▶ Exercise goal:
Select all lines with the string "that" in them, and copy those lines.

▶ Data lines:
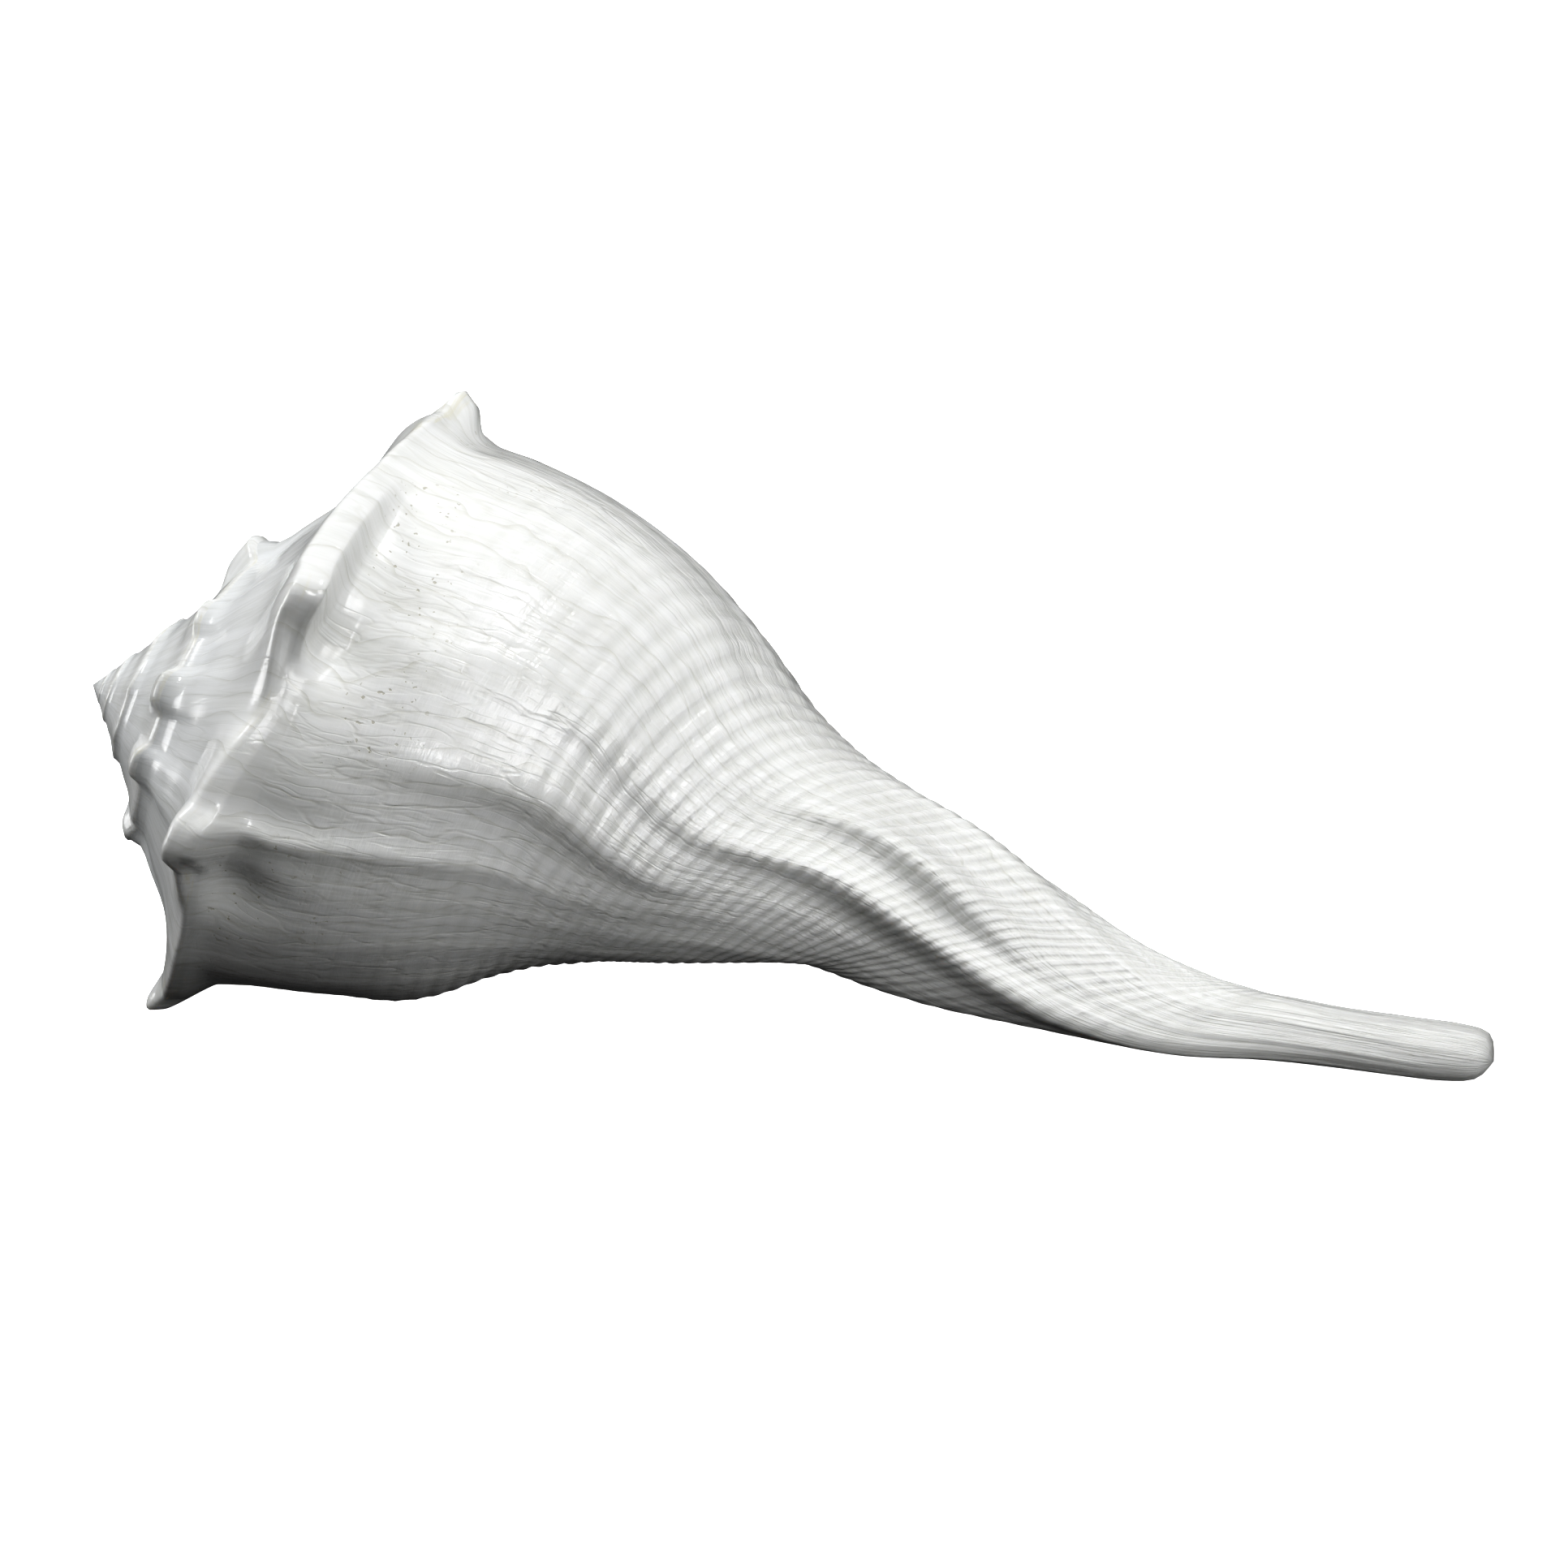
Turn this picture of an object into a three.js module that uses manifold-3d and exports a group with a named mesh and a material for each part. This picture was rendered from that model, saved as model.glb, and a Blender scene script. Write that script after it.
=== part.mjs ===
// A left-handed knobbed whelk shell lying on its open side, in millimetres with +Z up.
// The outside is one spiral sheet: a single outline, from the seam over the shoulder
// to the end of the canal, turns about the coiling axis and doubles in size each turn.
// The hollow behind the lip is cut out of that solid as a second swept body.
import * as THREE from "three";
import { mergeVertices } from "three/addons/utils/BufferGeometryUtils.js";
import Module from "manifold-3d";

const DEG = Math.PI / 180;
const TURN = 2 * Math.PI;

// Size of the spiral sheet.
const GROWTH_PER_TURN = 2;
const TURNS = 3.75;
const COLUMNS_PER_TURN = 64;

// The outline at azimuth 0, as radius from the axis and distance along it from the apex.
// It starts at the seam with the turn before and ends at the tip of the canal.
const OUTLINE = [
  [21.6, 16.6], [22.8, 18.6], [27.0, 21.6], [31.7, 25.2], [37.0, 28.2], [41.3, 30.4],
  [43.4, 31.7], [43.2, 33.2], [42.4, 36.8], [42.1, 43.0], [40.4, 53.0], [36.8, 63.0],
  [31.4, 72.0], [25.2, 80.0], [21.0, 88.0], [18.6, 96.0], [16.1, 105.0], [12.8, 115.0],
  [9.0, 126.0], [5.9, 141.0], [4.4, 156.0], [4.3, 166.0], [4.4, 171.5], [3.3, 175.0], [0, 176.4],
];
const KEEL_ROW = 6;
const SEAM_ROW = 7;
const TIP_ROW = OUTLINE.length - 1;

// Rows of the sheet, counted along the outline points.
const RAMP_ROWS = [0, 1, 2, 3, 4, 5, 5.6, 6, 6.4, 7];
const BODY_ROWS = [
  7.6, 8.3, 9, 9.8, 10.6, 11.4, 12.2, 13, 13.8, 14.6, 15.4, 16.2, 17, 17.7, 18.4, 19, 19.7,
  20.5, 21.4, 22.3, 23, 23.5, 24,
];

// The canal stops growing in length: all of the growth up to the first distance, little after the second.
const CANAL_STRETCH_FADES = [128, 165];
const CANAL_STRETCH_LOST = 0.93;

// Distance along the axis against degrees or millimetres.
const LIP_AZIMUTH = [
  [33.2, 110], [42, 106], [53, 103.5], [80, 102.5], [106, 96], [125, 90], [140, 86], [178, 84],
];
const GROWTH_LINE_LAG = [
  [0, 8], [30, 0], [80, 3], [105, 4], [118, 10], [130, 20], [138, 33], [144, 47], [150, 61], [162, 76], [178, 84],
];
const CANAL_RISE = [[0, 0], [118, 0], [130, 0.2], [141, 1.3], [152, 4.0], [161, 5.8], [170, 7.5], [178, 9.2]];

// Shoulder knobs, newest first: azimuth, height outwards, lean towards the canal.
const KNOBS = [
  [65, 4.2, 0], [8.75, 4.0, 0.4], [-58.75, 6.8, 0], [-103.75, 6.4, -2.5], [-176.9, 6.6, -5.5],
  [-230, 5.4, -5], [-288, 5.0, -5], [-348, 4.8, -5.6],
];
const OLDER_KNOB_STEP = 46;
const OLDER_KNOB_COUNT = 16;
const OLDER_KNOB_HEIGHT = 4.6;
const KNOB_NUB_WIDTH = 6;
const KNOB_BASE_WIDTH = 30;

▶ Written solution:
Turn this picture of an object into a three.js module that uses manifold-3d and exports a group with a named mesh and a material for each part. This picture was rendered from that model, saved as model.glb, and a Blender scene script. Write that script after it.
// The hollow behind the lip is cut out of that solid as a second swept body.